The Angles, Jutes and Saxons arrive in Britain

In the fifth century there was a more egalitarian society as the new settlers established themselves, for a while at least, but this of course changed. People farmed the land that had once formed part of the old Roman villa estates, whose wealthy Romano-British owners had long since packed up and disappeared, and provided for their families as best they could. Many hordes of valuables were also buried in the ground during this period. Some have been discovered, many more remain where they have been interred for centuries, waiting to be found.

As the country moved into the sixth century we see a distinct change in society happening. Some of the migrant families became very successful and powerful; they obtained more land and began to exert real influence over their neighbours. They acquired military muscle and this in turn lead to them demanding tribute from their weaker neighbours, and acknowledgement of their more elevated social position. As with all communities from then until now, power over others was exerted by fear and intimidation at the point of a sword, aided and abetted by religion entwined within the apparatus of the state.

The Battle of Badon, the last hurrah of the Romano-Britons

For those who may not know, the Battle of Badon was a major event in what is now England. The actual date of this battle is disputed, but we will pick one of the options, 520 AD. The Romano-British commander, Ambrosius Aurelianus, decimated a combined army of Saxons and Jutes from Sussex and Kent, which effectively ended their westward expansion into Dorset and Wiltshire for at least fifty years. 

What was really interesting about this battle, is that the Romano-British forces still contained Sarmatian Cataphracts (Equites Cataphractarii). These heavy cavalry were the tanks of their day. Both they and their horses were covered in scale armour. They were expensive to maintain, as you can imagine. The Sarmatian Cataphracts first appeared in Britain in the 2nd century AD. The Roman Emperor Marcus Aurelius sent a large contingent of 5,500 to the province. They must have been an awe inspiring sight. They remained in Britain right up until the end of the Roman period in around 410 AD.

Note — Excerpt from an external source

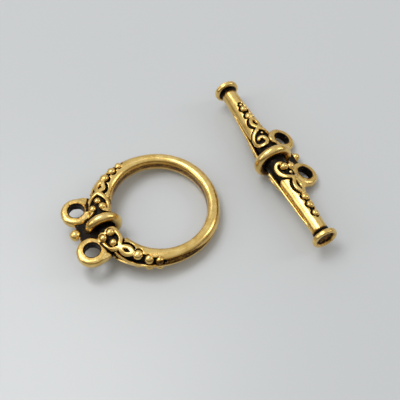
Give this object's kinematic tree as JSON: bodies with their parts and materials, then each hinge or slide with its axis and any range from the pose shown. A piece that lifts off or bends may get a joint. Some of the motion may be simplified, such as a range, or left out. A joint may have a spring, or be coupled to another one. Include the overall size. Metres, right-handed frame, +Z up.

Although still called Sarmatian, by the 5th century AD they would have been made up from Romano-Britons, descendants of the original 2nd century Sarmatians. Whilst the serving Cataphracts may have been withdrawn to the continent as the Empire began to fall apart, the veterans would have remained in Britain, and would have trained their sons to defend their lands.

That being so, in 520 AD, a fully trained force of these heavy cavalry would still have been available to Ambrosius Aurelianus, albeit in much reduced numbers to their heyday. Roman Britain did not actually disappear in 410 AD, that is a fallacy. It lasted for much longer in the West of Britain, well into the 7th century. Even in the late 11th century, at the time of the Norman invasion of 1066, Cornwall was seen as a very distinct entity, speaking its own Celtic language, a tongue that is closely related to Welsh. That language died out in its spoken form in the 19th century, but is today being revived. Cornish speakers continue to grow year on year as Cornish national pride rises.